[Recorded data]
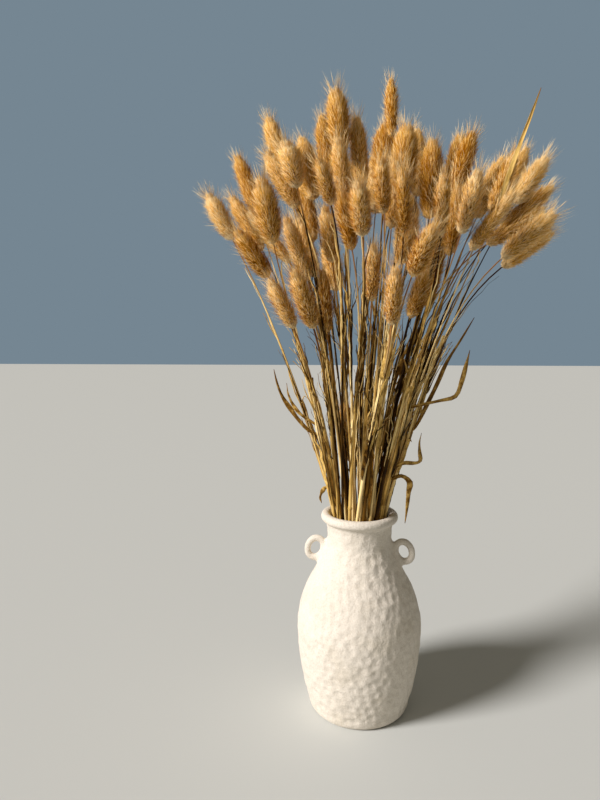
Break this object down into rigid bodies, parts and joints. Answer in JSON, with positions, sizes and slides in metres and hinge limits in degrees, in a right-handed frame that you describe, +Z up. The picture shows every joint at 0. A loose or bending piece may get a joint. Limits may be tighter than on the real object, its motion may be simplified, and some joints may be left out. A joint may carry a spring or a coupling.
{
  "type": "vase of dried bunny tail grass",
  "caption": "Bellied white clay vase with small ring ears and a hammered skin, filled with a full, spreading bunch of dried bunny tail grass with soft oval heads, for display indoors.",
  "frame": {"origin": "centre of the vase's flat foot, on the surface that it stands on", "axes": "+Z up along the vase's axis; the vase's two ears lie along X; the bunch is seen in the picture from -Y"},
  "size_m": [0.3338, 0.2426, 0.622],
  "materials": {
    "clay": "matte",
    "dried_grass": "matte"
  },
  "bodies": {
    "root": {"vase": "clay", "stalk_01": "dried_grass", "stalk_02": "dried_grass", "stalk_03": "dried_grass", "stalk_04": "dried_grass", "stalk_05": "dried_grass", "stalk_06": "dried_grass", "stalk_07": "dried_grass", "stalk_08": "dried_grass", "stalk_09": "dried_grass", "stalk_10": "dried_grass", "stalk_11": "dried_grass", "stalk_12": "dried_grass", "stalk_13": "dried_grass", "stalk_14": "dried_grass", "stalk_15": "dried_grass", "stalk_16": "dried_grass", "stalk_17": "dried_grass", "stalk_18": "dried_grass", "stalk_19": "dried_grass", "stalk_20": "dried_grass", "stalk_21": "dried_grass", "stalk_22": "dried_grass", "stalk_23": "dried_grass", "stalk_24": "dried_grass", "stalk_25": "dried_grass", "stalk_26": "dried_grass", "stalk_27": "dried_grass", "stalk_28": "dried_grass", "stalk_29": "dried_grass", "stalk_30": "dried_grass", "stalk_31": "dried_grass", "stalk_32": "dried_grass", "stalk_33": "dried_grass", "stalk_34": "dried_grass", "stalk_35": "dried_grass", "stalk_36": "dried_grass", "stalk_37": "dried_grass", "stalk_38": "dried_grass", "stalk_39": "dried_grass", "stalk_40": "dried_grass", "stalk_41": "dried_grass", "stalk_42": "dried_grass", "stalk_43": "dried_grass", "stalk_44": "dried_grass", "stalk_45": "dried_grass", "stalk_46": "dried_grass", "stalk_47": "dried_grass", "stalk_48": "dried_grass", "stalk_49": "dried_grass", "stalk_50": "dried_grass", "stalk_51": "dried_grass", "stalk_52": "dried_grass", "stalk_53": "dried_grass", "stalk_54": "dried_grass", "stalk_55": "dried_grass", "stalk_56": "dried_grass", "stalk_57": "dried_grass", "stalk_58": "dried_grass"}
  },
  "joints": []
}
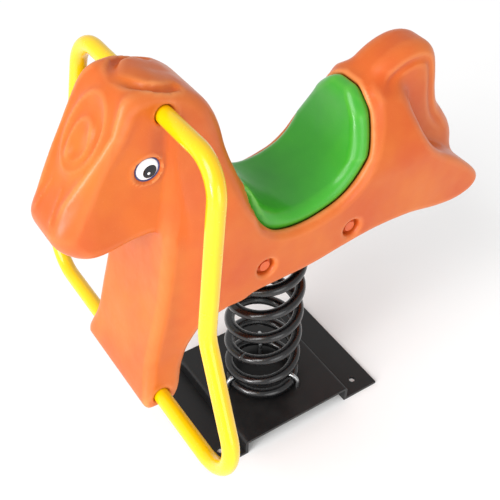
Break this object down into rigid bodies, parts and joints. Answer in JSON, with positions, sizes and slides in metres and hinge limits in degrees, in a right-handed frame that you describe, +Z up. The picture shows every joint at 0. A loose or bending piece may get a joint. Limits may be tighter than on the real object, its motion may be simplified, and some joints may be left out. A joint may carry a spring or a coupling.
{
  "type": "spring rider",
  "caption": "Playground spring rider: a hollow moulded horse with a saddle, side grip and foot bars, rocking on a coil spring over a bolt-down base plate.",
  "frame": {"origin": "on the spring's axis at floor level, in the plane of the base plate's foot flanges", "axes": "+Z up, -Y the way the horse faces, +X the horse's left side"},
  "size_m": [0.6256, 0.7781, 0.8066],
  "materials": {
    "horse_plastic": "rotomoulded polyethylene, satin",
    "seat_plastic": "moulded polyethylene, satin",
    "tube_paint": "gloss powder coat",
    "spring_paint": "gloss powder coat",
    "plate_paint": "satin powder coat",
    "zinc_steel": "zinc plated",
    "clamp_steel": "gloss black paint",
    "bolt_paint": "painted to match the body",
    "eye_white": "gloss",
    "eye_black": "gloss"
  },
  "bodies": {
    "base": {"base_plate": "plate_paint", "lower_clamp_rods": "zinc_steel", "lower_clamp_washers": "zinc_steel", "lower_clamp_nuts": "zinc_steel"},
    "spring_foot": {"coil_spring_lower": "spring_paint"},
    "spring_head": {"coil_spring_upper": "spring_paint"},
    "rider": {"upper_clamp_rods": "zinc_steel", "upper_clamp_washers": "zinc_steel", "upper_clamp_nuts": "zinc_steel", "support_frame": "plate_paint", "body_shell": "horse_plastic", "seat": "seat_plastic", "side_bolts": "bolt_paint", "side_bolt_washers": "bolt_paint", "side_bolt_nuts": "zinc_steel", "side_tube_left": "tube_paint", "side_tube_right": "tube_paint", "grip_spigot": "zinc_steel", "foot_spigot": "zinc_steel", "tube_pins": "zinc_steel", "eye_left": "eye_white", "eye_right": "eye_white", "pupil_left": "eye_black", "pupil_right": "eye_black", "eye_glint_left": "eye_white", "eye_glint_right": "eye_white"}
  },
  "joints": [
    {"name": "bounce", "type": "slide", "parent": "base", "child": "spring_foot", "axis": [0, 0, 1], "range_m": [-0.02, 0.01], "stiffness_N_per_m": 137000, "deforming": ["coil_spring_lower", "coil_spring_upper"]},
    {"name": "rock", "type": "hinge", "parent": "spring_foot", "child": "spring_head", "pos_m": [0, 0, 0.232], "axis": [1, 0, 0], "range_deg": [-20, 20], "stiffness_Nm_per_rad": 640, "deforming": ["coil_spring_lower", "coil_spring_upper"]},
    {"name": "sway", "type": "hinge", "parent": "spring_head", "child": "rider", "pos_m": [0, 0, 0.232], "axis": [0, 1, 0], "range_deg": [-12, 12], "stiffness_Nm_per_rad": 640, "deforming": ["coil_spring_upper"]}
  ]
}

What the task requires.
Above are some records; extract every one of them exactly.

The result.
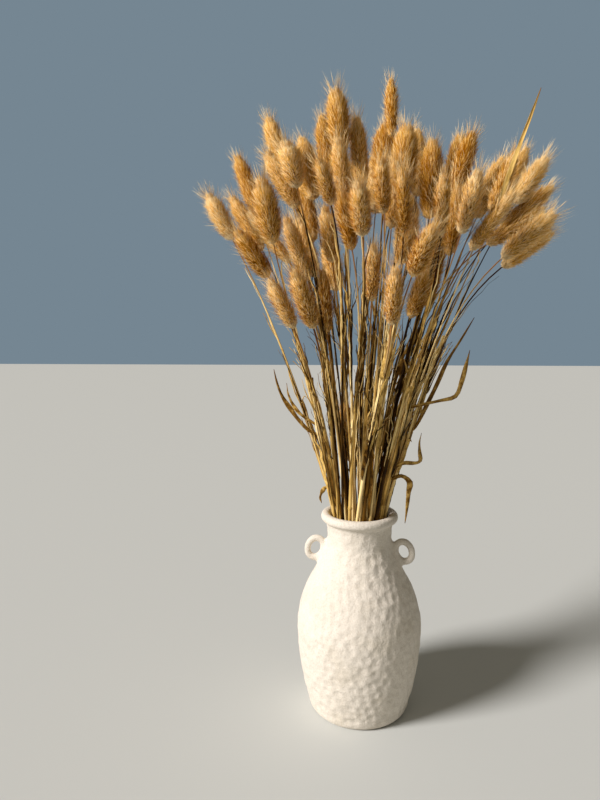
Break this object down into rigid bodies, parts and joints. Answer in JSON, with positions, sizes and slides in metres and hinge limits in degrees, in a right-handed frame that you describe, +Z up. The picture shows every joint at 0. A loose or bending piece may get a joint. Limits may be tighter than on the real object, its motion may be simplified, and some joints may be left out. A joint may carry a spring or a coupling.
{
  "type": "vase of dried bunny tail grass",
  "caption": "Bellied white clay vase with small ring ears and a hammered skin, filled with a full, spreading bunch of dried bunny tail grass with soft oval heads, for display indoors.",
  "frame": {"origin": "centre of the vase's flat foot, on the surface that it stands on", "axes": "+Z up along the vase's axis; the vase's two ears lie along X; the bunch is seen in the picture from -Y"},
  "size_m": [0.3338, 0.2426, 0.622],
  "materials": {
    "clay": "matte",
    "dried_grass": "matte"
  },
  "bodies": {
    "root": {"vase": "clay", "stalk_01": "dried_grass", "stalk_02": "dried_grass", "stalk_03": "dried_grass", "stalk_04": "dried_grass", "stalk_05": "dried_grass", "stalk_06": "dried_grass", "stalk_07": "dried_grass", "stalk_08": "dried_grass", "stalk_09": "dried_grass", "stalk_10": "dried_grass", "stalk_11": "dried_grass", "stalk_12": "dried_grass", "stalk_13": "dried_grass", "stalk_14": "dried_grass", "stalk_15": "dried_grass", "stalk_16": "dried_grass", "stalk_17": "dried_grass", "stalk_18": "dried_grass", "stalk_19": "dried_grass", "stalk_20": "dried_grass", "stalk_21": "dried_grass", "stalk_22": "dried_grass", "stalk_23": "dried_grass", "stalk_24": "dried_grass", "stalk_25": "dried_grass", "stalk_26": "dried_grass", "stalk_27": "dried_grass", "stalk_28": "dried_grass", "stalk_29": "dried_grass", "stalk_30": "dried_grass", "stalk_31": "dried_grass", "stalk_32": "dried_grass", "stalk_33": "dried_grass", "stalk_34": "dried_grass", "stalk_35": "dried_grass", "stalk_36": "dried_grass", "stalk_37": "dried_grass", "stalk_38": "dried_grass", "stalk_39": "dried_grass", "stalk_40": "dried_grass", "stalk_41": "dried_grass", "stalk_42": "dried_grass", "stalk_43": "dried_grass", "stalk_44": "dried_grass", "stalk_45": "dried_grass", "stalk_46": "dried_grass", "stalk_47": "dried_grass", "stalk_48": "dried_grass", "stalk_49": "dried_grass", "stalk_50": "dried_grass", "stalk_51": "dried_grass", "stalk_52": "dried_grass", "stalk_53": "dried_grass", "stalk_54": "dried_grass", "stalk_55": "dried_grass", "stalk_56": "dried_grass", "stalk_57": "dried_grass", "stalk_58": "dried_grass"}
  },
  "joints": []
}
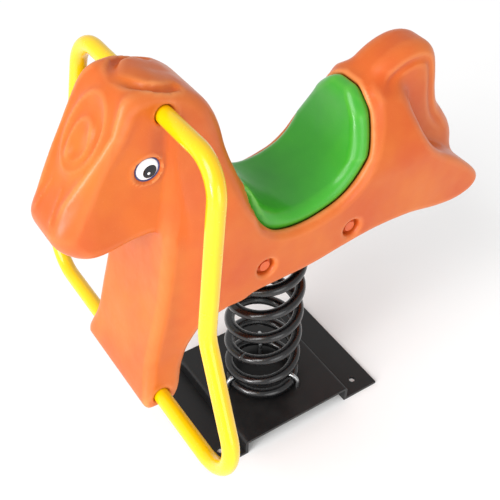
Break this object down into rigid bodies, parts and joints. Answer in JSON, with positions, sizes and slides in metres and hinge limits in degrees, in a right-handed frame that you describe, +Z up. The picture shows every joint at 0. A loose or bending piece may get a joint. Limits may be tighter than on the real object, its motion may be simplified, and some joints may be left out. A joint may carry a spring or a coupling.
{
  "type": "spring rider",
  "caption": "Playground spring rider: a hollow moulded horse with a saddle, side grip and foot bars, rocking on a coil spring over a bolt-down base plate.",
  "frame": {"origin": "on the spring's axis at floor level, in the plane of the base plate's foot flanges", "axes": "+Z up, -Y the way the horse faces, +X the horse's left side"},
  "size_m": [0.6256, 0.7781, 0.8066],
  "materials": {
    "horse_plastic": "rotomoulded polyethylene, satin",
    "seat_plastic": "moulded polyethylene, satin",
    "tube_paint": "gloss powder coat",
    "spring_paint": "gloss powder coat",
    "plate_paint": "satin powder coat",
    "zinc_steel": "zinc plated",
    "clamp_steel": "gloss black paint",
    "bolt_paint": "painted to match the body",
    "eye_white": "gloss",
    "eye_black": "gloss"
  },
  "bodies": {
    "base": {"base_plate": "plate_paint", "lower_clamp_rods": "zinc_steel", "lower_clamp_washers": "zinc_steel", "lower_clamp_nuts": "zinc_steel"},
    "spring_foot": {"coil_spring_lower": "spring_paint"},
    "spring_head": {"coil_spring_upper": "spring_paint"},
    "rider": {"upper_clamp_rods": "zinc_steel", "upper_clamp_washers": "zinc_steel", "upper_clamp_nuts": "zinc_steel", "support_frame": "plate_paint", "body_shell": "horse_plastic", "seat": "seat_plastic", "side_bolts": "bolt_paint", "side_bolt_washers": "bolt_paint", "side_bolt_nuts": "zinc_steel", "side_tube_left": "tube_paint", "side_tube_right": "tube_paint", "grip_spigot": "zinc_steel", "foot_spigot": "zinc_steel", "tube_pins": "zinc_steel", "eye_left": "eye_white", "eye_right": "eye_white", "pupil_left": "eye_black", "pupil_right": "eye_black", "eye_glint_left": "eye_white", "eye_glint_right": "eye_white"}
  },
  "joints": [
    {"name": "bounce", "type": "slide", "parent": "base", "child": "spring_foot", "axis": [0, 0, 1], "range_m": [-0.02, 0.01], "stiffness_N_per_m": 137000, "deforming": ["coil_spring_lower", "coil_spring_upper"]},
    {"name": "rock", "type": "hinge", "parent": "spring_foot", "child": "spring_head", "pos_m": [0, 0, 0.232], "axis": [1, 0, 0], "range_deg": [-20, 20], "stiffness_Nm_per_rad": 640, "deforming": ["coil_spring_lower", "coil_spring_upper"]},
    {"name": "sway", "type": "hinge", "parent": "spring_head", "child": "rider", "pos_m": [0, 0, 0.232], "axis": [0, 1, 0], "range_deg": [-12, 12], "stiffness_Nm_per_rad": 640, "deforming": ["coil_spring_upper"]}
  ]
}